Data lines |

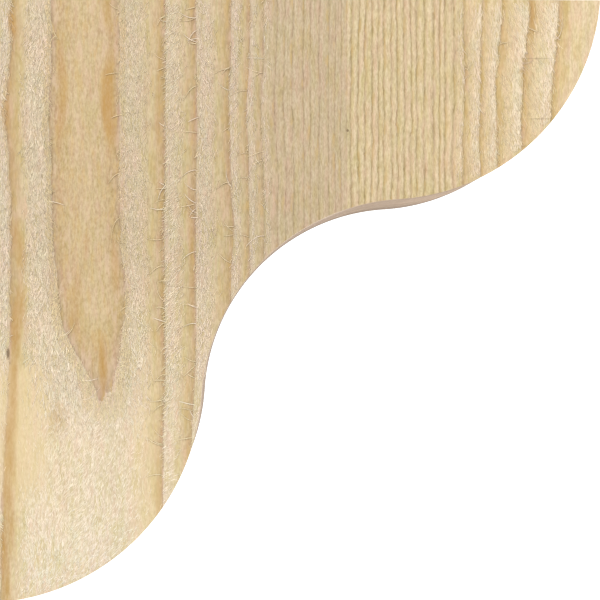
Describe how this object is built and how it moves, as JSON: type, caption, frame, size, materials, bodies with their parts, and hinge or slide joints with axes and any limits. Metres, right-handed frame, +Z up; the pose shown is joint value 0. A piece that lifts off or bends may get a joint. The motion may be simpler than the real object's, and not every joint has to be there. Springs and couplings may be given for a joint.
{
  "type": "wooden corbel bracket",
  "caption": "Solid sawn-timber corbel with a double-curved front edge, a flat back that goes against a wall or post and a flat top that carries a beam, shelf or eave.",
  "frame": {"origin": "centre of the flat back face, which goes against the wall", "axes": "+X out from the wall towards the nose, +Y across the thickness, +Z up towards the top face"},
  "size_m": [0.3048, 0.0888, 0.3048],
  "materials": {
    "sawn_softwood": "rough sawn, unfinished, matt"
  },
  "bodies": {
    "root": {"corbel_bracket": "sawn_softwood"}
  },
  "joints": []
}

Exercise prompt | Each line of the material must be restated exactly.

Completed task |
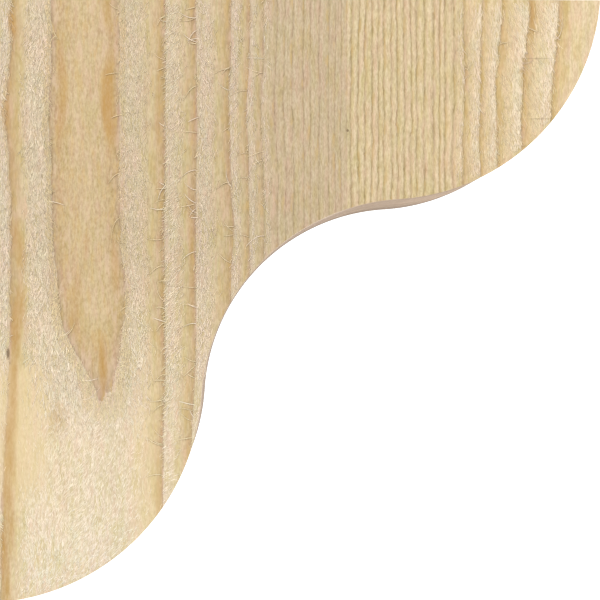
Describe how this object is built and how it moves, as JSON: type, caption, frame, size, materials, bodies with their parts, and hinge or slide joints with axes and any limits. Metres, right-handed frame, +Z up; the pose shown is joint value 0. A piece that lifts off or bends may get a joint. The motion may be simpler than the real object's, and not every joint has to be there. Springs and couplings may be given for a joint.
{
  "type": "wooden corbel bracket",
  "caption": "Solid sawn-timber corbel with a double-curved front edge, a flat back that goes against a wall or post and a flat top that carries a beam, shelf or eave.",
  "frame": {"origin": "centre of the flat back face, which goes against the wall", "axes": "+X out from the wall towards the nose, +Y across the thickness, +Z up towards the top face"},
  "size_m": [0.3048, 0.0888, 0.3048],
  "materials": {
    "sawn_softwood": "rough sawn, unfinished, matt"
  },
  "bodies": {
    "root": {"corbel_bracket": "sawn_softwood"}
  },
  "joints": []
}